Protest in Blau-Gelb: „Jeder kann Pussy Riot sein“
Nach spektakulärer Flucht wieder auf der Bühne: Pussy Riot traten in St. Johann in Tirol auf.
Das Klanggewitter verheißt nichts Gutes: „Die haben beschlossen, euch einzubuchten. Lauf weg!“, warnt eine Stimme, während sich Beats und Bässe immer bedrohlicher verdichten: „Lauf, Mascha!“
Es ist der 22. Februar 2012, der Tag, nach dem Pussy Riot mitten in der Christ-Erlöser-Kirche in Moskau ihr „Punk-Gebet“aufgeführt und damit lautstark gegen Wladimir Putin protestiert haben. Jetzt steht die Polizei vor den Wohnungstüren der russischen Kunst-Aktivistinnen.
Auf der Bühne ist nicht nur diese Szene mit schmerzlich eindringlichen Elektrosounds und Saxofontönen unterlegt. In der Performance „Riot Days“holt Marija „Mascha“Aljochina, eine von drei Pussy-Riot-Protagonistinnen, die vor zehn Jahren verurteilt wurden, zur Gegenanklage aus: Begleitet von drei Mitgliedern des Kollektivs skandiert sie Textstellen aus ihrem gleichnamigen Buch „Riot Days“über die Aktion, die 2012 weltweit Aufsehen erregte, den umstrittenen Prozess wegen „Rowdytums aus religiösem Hass“, ihre Haftstrafe und ihren Hungerstreik.
„Lauf, Mascha!“: Beim Auftritt von Pussy Riot am Sonntagabend in der Alten Gerberei in St. Johann in Tirol hat dieser Warnruf aber auch einen aktuellen Klang. Die lang geplante „Riot Days“-Tour mit 19 Europaterminen kann nur stattfinden, weil Marija Aljochina vergangene Woche eine spektakuläre Flucht aus ihrem Hausarrest (wegen einer jüngeren Verurteilung) gelungen ist. Als Essenslieferantin verkleidet hat sie ihre Wohnung verlassen, beim dritten Versuch gelang der Grenzübertritt in Belarus.

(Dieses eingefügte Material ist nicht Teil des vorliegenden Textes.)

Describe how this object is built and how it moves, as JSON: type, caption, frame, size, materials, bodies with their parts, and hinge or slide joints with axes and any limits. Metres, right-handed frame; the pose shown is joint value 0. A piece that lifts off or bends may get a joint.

Auf der Bühne in St. Johann (der Auftritt am Sonntagabend wurde auch per Livestream übertragen) haben Aljochina und ihre Kollegin Olga Borisova wieder ihre Sturmhauben auf, die seit dem „Punk-Gebet“das Markenzeichen von Pussy Riot sind. Deren Farben Gelb und Blau stehen – einen Tag nach dem Sieg der Ukraine beim Eurovision Song Contest – auch für die aktuelle Mission, in der das Kollektiv (mit Diana Burkot, Schlagzeug und Elektronik, sowie Anton Ponomarev, Saxofon) unterwegs ist. Sie wolle ihre Stimme möglichst laut für die Ukraine einsetzen, sagt Aljochina in Interviews. Einnahmen aus der Tour sollen als Spenden an ein Kinderspital in Kiew gehen, auch das Publikum bei der Veranstaltung der St. Johanner Initiative Muku wird zum Spenden aufgefordert.
„Jeder kann Pussy Riot sein“, heißt es auch in der Performance an einer Stelle. Mit den Vorbereitungen für das „Punk-Gebet“, das Pussy Riot 2012 schließlich global in die Schlagzeilen brachte, beginnt die Erzählung, die Aljochina immer wieder in atemlosem Stakkato vorträgt. „Aufstand in Russland, Putin macht sich in die Hosen“, skandiert die Band, „Aufstand in Russland: Riot! Riot!“.
Was vor zehn Jahren, knapp vor dem Beginn von Putins dritter Amtszeit als Präsident Russlands, als Protest gegen eine immer repressivere Allianz von Staat und Kirche begonnen hatte, klingt angesichts des russischen Angriffskriegs auf die Ukraine immer wieder doppelt aktuell: „Es gibt keine Freiheit, wenn man nicht täglich für sie kämpft“, heißt es gegen Ende der etwa einstündigen Performance, die in der ausverkauften Alten Gerberei in St. Johann schließlich mit einem kurzen Ukraine-Statement als Zugabe endet.